What is expected: Output the material below in its entirety, exactly as given.

** Begin Given data **

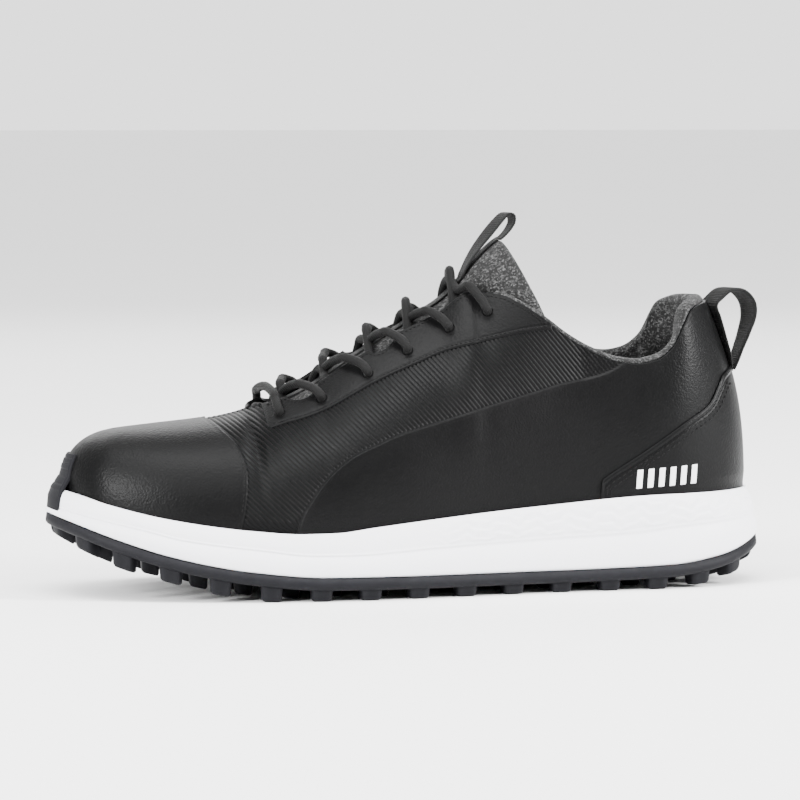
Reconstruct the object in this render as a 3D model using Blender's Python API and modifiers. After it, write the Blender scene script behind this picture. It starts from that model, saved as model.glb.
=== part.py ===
"""Left golf shoe: rubber outsole with lugs, foam midsole, layered leather upper, knit bootie, lace and loops.

Frame: metres, +Z up, toe towards -X, outer side of the foot towards -Y, lowest lug faces on z = 0.
"""

import math

import bmesh
import bpy
import numpy as np
from mathutils import Matrix, Vector

# Overall sizes
LENGTH = 0.300
WIDTH = 0.104
HEIGHT = 0.154

# Layer thicknesses
LEATHER = 0.0012
OVERLAY = 0.0010
STIFFENER = 0.0009
KNIT = 0.0012
FOAM = 0.0042
TONGUE = 0.0042
BOARD = 0.0015
LINER = 0.0040
RUBBER = 0.0050
BUMPER = 0.0016
GAP = 0.0003

# Small features
LUG_SIZE = 0.0088
EYELET_RADIUS = 0.0025
LACE_RADIUS = 0.0015
SCALLOP_RADIUS = 0.0048
WEBBING = 0.0012
HEEL_WEBBING_WIDTH = 0.013
TONGUE_WEBBING_WIDTH = 0.009
LOOP_TWIST = 20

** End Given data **

Written solution:
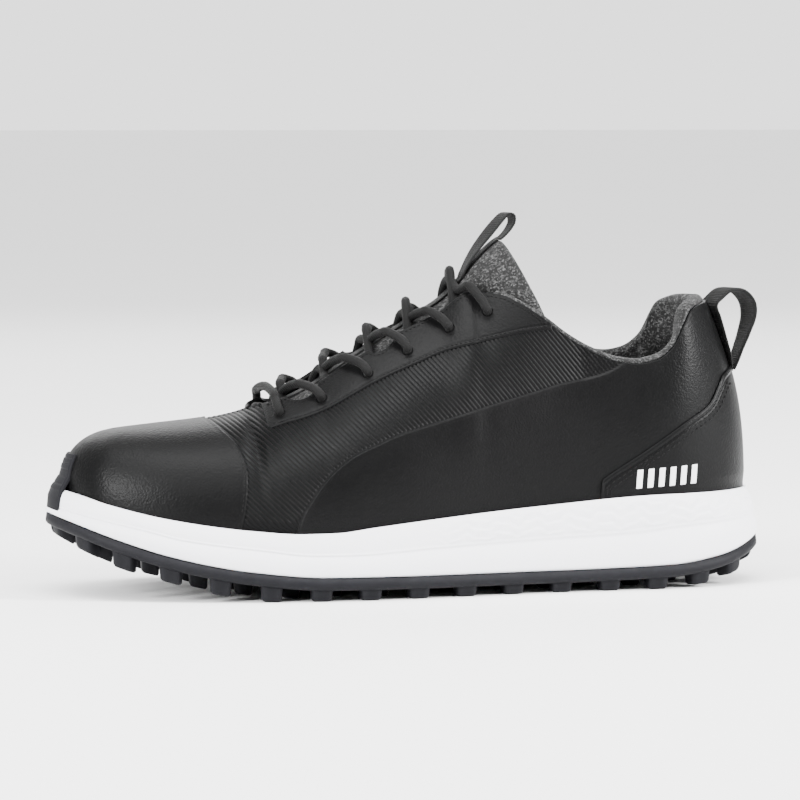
Reconstruct the object in this render as a 3D model using Blender's Python API and modifiers. After it, write the Blender scene script behind this picture. It starts from that model, saved as model.glb.
=== part.py ===
"""Left golf shoe: rubber outsole with lugs, foam midsole, layered leather upper, knit bootie, lace and loops.

Frame: metres, +Z up, toe towards -X, outer side of the foot towards -Y, lowest lug faces on z = 0.
"""

import math

import bmesh
import bpy
import numpy as np
from mathutils import Matrix, Vector

# Overall sizes
LENGTH = 0.300
WIDTH = 0.104
HEIGHT = 0.154

# Layer thicknesses
LEATHER = 0.0012
OVERLAY = 0.0010
STIFFENER = 0.0009
KNIT = 0.0012
FOAM = 0.0042
TONGUE = 0.0042
BOARD = 0.0015
LINER = 0.0040
RUBBER = 0.0050
BUMPER = 0.0016
GAP = 0.0003

# Small features
LUG_SIZE = 0.0088
EYELET_RADIUS = 0.0025
LACE_RADIUS = 0.0015
SCALLOP_RADIUS = 0.0048
WEBBING = 0.0012
HEEL_WEBBING_WIDTH = 0.013
TONGUE_WEBBING_WIDTH = 0.009
LOOP_TWIST = 20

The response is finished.